Performance based regulation: is ‘intelligent access’ the future in regulating city logistics?

The further development of local policies to stimulate more CO2-productivity in city logistics and a shift to zero-emission city logistics is inevitable: growing political and societal pressure demands it. This push can already be recognized in the existing variety of local regulations, customized to different local circumstances in different cities or parts of cities.

Policy regulations

Policy regulations such as low emission zones (limiting access to vehicles better than a certain emission standard), limited access times for freight transport in city centres (for instance between 6 and 11 a.m.), axle-weight limitations or length limitations are all standard practice today. Some cities now limit access entirely in certain districts.

These policy regulations are contentious as they are generic, impact supply chains directly and are feared by transporters to be subject to sudden changes after elections. Yet some form of regulation is highly desirable.

Regulating access: performance based

There is a growing need for a more flexible and customizable method of regulating access. As connected vehicles with geolocation capabilities are becoming standard, the path to individualized regulation is opened, the next step going beyond current regulatory practice.

The term ‘performance-based regulation’ describes a highly flexible and individualized approach to regulating why, when and where a commercial vehicle can drive. The word ‘performance’ is used both for roads and the immediate environment (how sensitive is the situation, like children playing nearby, how much weight can a bridge carry, how sensitive is the environment to air pollution and noise) as well as for the vehicle (weight including cargo, size, emissions, noise, safety features, etc.).

Performance-based regulation is about matching vehicle performance to the sensitivity of the environment. This may be time-of-day-dependent, as with noise emissions, for example. The assumption is that vehicles are GPS-enabled and connected and can therefore be transparent to regulators, allowing access to be customized.

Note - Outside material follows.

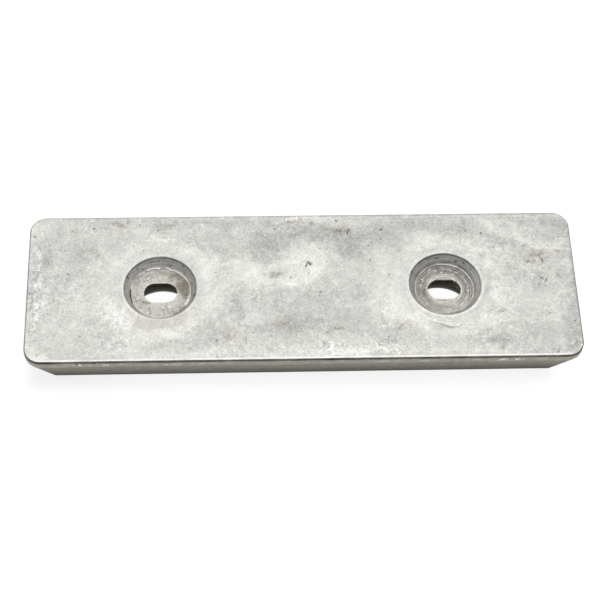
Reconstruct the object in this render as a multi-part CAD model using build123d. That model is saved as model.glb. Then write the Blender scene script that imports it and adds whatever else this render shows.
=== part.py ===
from build123d import *
import os

# Bolt-on hull anode: a light alloy casting poured round a slotted steel strap.
# Millimetres. X runs along the block and Y across it. Z = 0 is the outer (small) face,
# which it stands on, and +Z points to the hull face. Origin: centre of the outer face.

# --- casting -----------------------------------------------------------------
block_length = 210.0          # hull face, end to end
block_width = 65.0            # hull face, side to side
block_thickness = 25.0        # outer face to hull face
plan_corner_radius = 6.5      # upright corners of the land round the hull face
land_height = 3.6             # upright band just under the hull face
end_inset = 8.7               # each end wall leans in this far from the land to the outer face
side_inset = 8.7              # each long wall leans in this far
outer_corner_radius = 1.4     # corners of the outer face, where the walls gather almost to a point
hull_edge_radius = 0.4        # arris round the poured hull face
knuckle_radius = 3.0          # soft turn from the land into the leaning walls
outer_edge_radius = 0.9       # rounded foot of the walls

# --- steel strap, cast in ------------------------------------------------------
strap_length = 150.0
strap_width = 30.0
strap_thickness = 3.0
slot_pitch = 109.0            # centre to centre of the two bolt slots
slot_length = 12.5            # end to end, along the block
slot_width = 8.5              # clears an M8 stud
slot_lead_in = 0.4            # broken edge on the hull side of each slot

# --- round recesses that bare the strap ----------------------------------------
hull_recess_depth = 4.0       # hull face down to the strap
hull_recess_mouth = 28.0      # diameter at the hull face
hull_recess_floor = 22.0      # diameter at the strap
nut_pocket_mouth = 27.0       # diameter at the outer face
nut_pocket_floor = 23.0       # diameter at the strap, room for an M8 socket
mouth_edge_radius = 0.5       # rounded rim of every recess

# --- levels worked out from the sizes above ------------------------------------
level_slack = 0.001           # heights this close together count as one level
land_foot = block_thickness - land_height
strap_top = block_thickness - hull_recess_depth
strap_foot = strap_top - strap_thickness
slot_places = [Pos(-slot_pitch / 2, 0, 0), Pos(slot_pitch / 2, 0, 0)]


def edges_at(solid, level):
    """All edges of a solid that lie in the level plane Z = level."""
    return solid.edges().filter_by_position(Axis.Z, level - level_slack, level + level_slack)


def walls():
    """Upright land, then four walls that lean in and gather the corners almost to a point."""
    shoulder = Pos(0, 0, land_foot) * RectangleRounded(block_length, block_width, plan_corner_radius)
    foot = RectangleRounded(
        block_length - 2 * end_inset, block_width - 2 * side_inset, outer_corner_radius
    )
    return extrude(shoulder, amount=land_height) + loft([foot, shoulder], ruled=True)


def soften(body):
    """Round the foot of the walls, the knuckle under the land and the hull face's arris."""
    body = fillet(edges_at(body, 0), outer_edge_radius)
    body = fillet(edges_at(body, land_foot), knuckle_radius)
    return fillet(edges_at(body, block_thickness), hull_edge_radius)


def hull_recess():
    """Shallow dished seat on the hull side, from the hull face down to the strap."""
    cone = Cone(hull_recess_floor / 2, hull_recess_mouth / 2, hull_recess_depth)
    return Pos(0, 0, (block_thickness + strap_top) / 2) * cone


def nut_pocket():
    """Deep drafted pocket for nut and socket, from the outer face up to the strap."""
    cone = Cone(nut_pocket_mouth / 2, nut_pocket_floor / 2, strap_foot)
    return Pos(0, 0, strap_foot / 2) * cone


def round_mouths(body):
    """Break the rims of the recesses: the circles left in the hull face and the outer face."""
    for level in (block_thickness, 0):
        rims = edges_at(body, level).filter_by(GeomType.CIRCLE)
        rims = rims.filter_by(lambda rim: rim.radius > plan_corner_radius)
        body = fillet(rims, mouth_edge_radius)
    return body


def strap_blank():
    """Flat bar before its slots are punched, which is also the room it takes in the casting."""
    bar = Box(strap_length, strap_width, strap_thickness)
    return Pos(0, 0, (strap_top + strap_foot) / 2) * bar


def anode_block():
    """The casting: leaning walls, two recesses each side, and the strap's room inside."""
    body = soften(walls())
    for place in slot_places:
        body -= place * hull_recess()
        body -= place * nut_pocket()
    return round_mouths(body) - strap_blank()


def steel_strap():
    """Steel bar with two slots along the block, their hull side edges broken."""
    strap = strap_blank()
    slot = Pos(0, 0, strap_foot) * extrude(SlotOverall(slot_length, slot_width), amount=strap_thickness)
    for place in slot_places:
        strap -= place * slot
    slot_rims = [
        edge for edge in edges_at(strap, strap_top)
        if edge.bounding_box().size.X <= slot_length and edge.bounding_box().size.Y <= slot_width
    ]
    return chamfer(slot_rims, slot_lead_in)


def save(name, shape):
    """Write one piece to the parts folder under its own name."""
    shape.label = name
    export_step(shape, f"parts/{name}.step")


os.makedirs("parts", exist_ok=True)
save("anode_block", anode_block())
save("steel_strap", steel_strap())
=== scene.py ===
"""Bolt-on hull anode: a light alloy block poured round a slotted steel strap.

Laid out as an add-on and run as a script. Everything is in metres in the part's own frame:
X along the block, Y across it, Z = 0 the outer face that it stands on, +Z to the poured hull face.
Inside the shape functions lengths are in millimetres, and the meshes are scaled once, when they
are written.
"""

import math

import bpy
import numpy as np
from bpy.props import FloatProperty, FloatVectorProperty, PointerProperty
from mathutils import Matrix, Vector


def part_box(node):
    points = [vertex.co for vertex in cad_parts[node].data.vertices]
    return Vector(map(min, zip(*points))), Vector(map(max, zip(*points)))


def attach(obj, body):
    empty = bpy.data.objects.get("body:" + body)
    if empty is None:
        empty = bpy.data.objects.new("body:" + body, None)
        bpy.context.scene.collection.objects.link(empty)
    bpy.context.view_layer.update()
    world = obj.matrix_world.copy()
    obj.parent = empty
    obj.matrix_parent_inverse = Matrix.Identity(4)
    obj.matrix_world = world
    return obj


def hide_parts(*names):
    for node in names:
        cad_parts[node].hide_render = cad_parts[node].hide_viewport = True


bl_info = {
    "name": "Hull Anode Builder",
    "version": (1, 0, 0),
    "blender": (4, 5, 0),
    "location": "3D View > Sidebar > Anode",
    "description": "Builds a bolt-on hull anode with its cast skin, its strap and a plain stage",
    "category": "Add Mesh",
}

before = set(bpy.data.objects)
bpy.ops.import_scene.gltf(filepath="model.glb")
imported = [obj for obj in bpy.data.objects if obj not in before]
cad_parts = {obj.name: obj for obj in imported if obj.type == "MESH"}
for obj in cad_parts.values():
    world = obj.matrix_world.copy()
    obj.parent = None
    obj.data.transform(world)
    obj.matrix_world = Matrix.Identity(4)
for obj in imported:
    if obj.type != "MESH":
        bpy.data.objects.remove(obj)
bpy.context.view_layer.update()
block_low, block_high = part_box("anode_block")
bar_low, bar_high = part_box("steel_strap")

MM = 0.001


# --------------------------------------------------------------------------------------
# Sizes and colours that a maker would change
# --------------------------------------------------------------------------------------

def length(name, description, default):
    """A length property, its default given in metres."""
    return FloatProperty(
        name=name, description=description, default=default, min=0.0, unit="LENGTH", precision=5
    )


def amount(name, description, default, low=0.0, **more):
    """A plain number property."""
    return FloatProperty(name=name, description=description, default=default, min=low, **more)


def colour(name, description, default):
    """A linear colour property."""
    return FloatVectorProperty(
        name=name, description=description, default=default, size=3, min=0.0, max=1.0,
        subtype="COLOR",
    )


class CastingSizes(bpy.types.PropertyGroup):
    """Sizes of the alloy casting."""

    span: length("Length", "Hull face, end to end", block_high.x - block_low.x)
    width: length("Width", "Hull face, side to side", block_high.y - block_low.y)
    thickness: length("Thickness", "Outer face to hull face", block_high.z - block_low.z)
    plan_corner: length("Plan Corner", "Radius of the land's upright corners", 0.0065)
    foot_corner: length("Foot Corner", "Corner radius of the outer face", 0.0014)
    land: length("Land", "Upright band under the hull face", 0.0036)
    inset: length("Inset", "How far each wall leans in at its foot", 0.0087)
    arris: length("Arris", "Rounding round the hull face", 0.0004)
    knuckle: length("Knuckle", "Turn from the land into the leaning wall", 0.003)
    foot_round: length("Foot Rounding", "Rounding at the foot of the walls", 0.0009)
    hole_pitch: length("Hole Pitch", "Centre to centre of the recesses", 0.109)
    recess_mouth: length("Recess Mouth", "Radius of a hull recess at the hull face", 0.014)
    recess_floor: length("Recess Floor", "Radius of a hull recess at the strap", 0.011)
    pocket_mouth: length("Pocket Mouth", "Radius of a nut pocket at the outer face", 0.0135)
    pocket_floor: length("Pocket Floor", "Radius of a nut pocket at the strap", 0.0115)
    mouth_round: length("Mouth Rounding", "Rounding at every recess rim", 0.0005)
    skin: length("Flash Skin", "Thickness of the alloy skin that ran over the strap", 0.00028)


class StrapSizes(bpy.types.PropertyGroup):
    """Sizes of the steel strap."""

    span: length("Length", "Strap, end to end", bar_high.x - bar_low.x)
    width: length("Width", "Strap, side to side", bar_high.y - bar_low.y)
    top: length("Top", "Height of the strap's hull side", bar_high.z)
    foot: length("Foot", "Height of the strap's outer side", bar_low.z)
    slot_length: length("Slot Length", "Bolt slot, end to end", 0.0125)
    slot_width: length("Slot Width", "Bolt slot, side to side", 0.0085)
    lead_in: length("Lead-in", "Rounded edge on the hull side of each slot", 0.0004)


class FinishColours(bpy.types.PropertyGroup):
    """Colours of the metals."""

    alloy: colour("Alloy", "Bare cast alloy", (0.672, 0.666, 0.636))
    # Mould Side is partly the mould skin's own duller grey and partly painted shade, as the leaning
    # walls face down towards the floor.
    mould_skin_and_shade: colour("Mould Side", "Duller skin from the mould", (0.285, 0.274, 0.238))
    alloy_bore: colour("Recess Wall", "Coned walls of the recesses", (0.47, 0.465, 0.445))
    # Pocket Wall is painted shade, near black, in the nut pockets, which light reaches only through
    # the slots.
    pocket: colour("Pocket Wall", "Dirty walls of the nut pockets", (0.020, 0.018, 0.0145))
    alloy_plate: colour("Plate Mark", "Flat patch by the left recess", (0.655, 0.635, 0.59))
    alloy_stain: colour("Alloy Stain", "Brown scum of the pour", (0.30, 0.262, 0.205))
    pit: colour("Pit", "Inside of pits and cracks", (0.035, 0.033, 0.028))
    steel: colour("Steel", "Strap where the recesses bare it", (0.64, 0.622, 0.58))
    steel_stain: colour("Steel Stain", "Brown stain on the strap", (0.31, 0.275, 0.225))
    # Cut Face is the sheared steel's own dark, deepened by painted shade inside the slots.
    cut: colour("Cut Face", "Walls of the punched slots", (0.012, 0.011, 0.008))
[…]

The generic term ‘city’ is a container concept, describing a large variety of urban areas. The dense old city centre of Amsterdam, for example, poses quite different challenges to the more recent open structure of Rotterdam. A suburban area does not have the same frequency of delivery as a pedestrian area with shops. Size and therefore volume of deliveries make solutions possible that cannot be economically sustained in smaller cities.

This flexibility is created by combining a common framework for various levels of regulation (in geo-fenced zones) with local implementation at the levels required.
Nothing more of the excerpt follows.